The Mamata Banerjee-led party, which has been in power for 15 years in the state, will face anti-incumbency in the upcoming polls.
“Had the Left-Congress alliance remained intact, anti-TMC votes would have split. Now the BJP stands to gain the maximum,” Another senior TMC leader said.
Minority groups say the shift is already visible. Mohammed Kamruzzaman of the All Bengal Minority Youth Federation said voters, who earlier backed the Congress-Left alliance, are now likely to move decisively towards the TMC to block the BJP.
Data from the 2021 assembly polls and the 2024 Lok Sabha polls, when Left-Congress fought as an alliance, show that three-cornered contests in Bengal tend to benefit the ruling party.
In 2021, the TMC secured nearly 48 per cent of the vote against the BJP’s 38 per cent, while the Left and Congress drew a blank but dented BJP votes in several close contests.
The pattern largely repeated in the 2024 Lok Sabha polls, with the TMC winning 29 seats and the BJP’s tally dropping to 12, while the Congress won one seat. The Left had drawn a blank.

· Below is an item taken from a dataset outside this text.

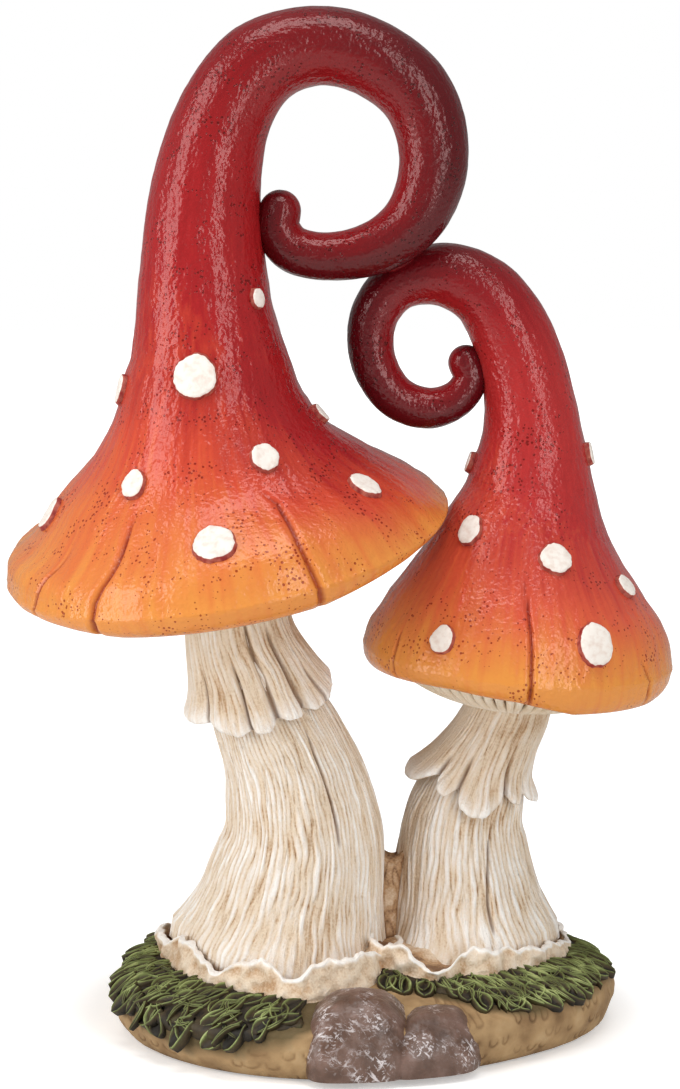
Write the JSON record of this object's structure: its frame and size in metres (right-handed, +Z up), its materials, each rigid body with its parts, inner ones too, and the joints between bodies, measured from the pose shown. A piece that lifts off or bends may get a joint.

CPI(M) leader Sujan Chakraborty said, “Despite hurdles, we tried to present a secular alternative together. The Congress has chosen another route. The people will judge whether it was the right decision.”
Political analyst Moidul Islam said the collapse of the Left-Congress alliance does not revive either party.
“It hardens Bengal’s TMC-BJP binary. The BJP gains from anti-TMC vote consolidation, while the TMC consolidates minority votes. The Third Front remains an idea, not a force,” he said.
As Bengal moves towards another assembly poll, the Congress’ solo call signals no revival, but resignation to a political reality now defined by a straight TMC-BJP fight.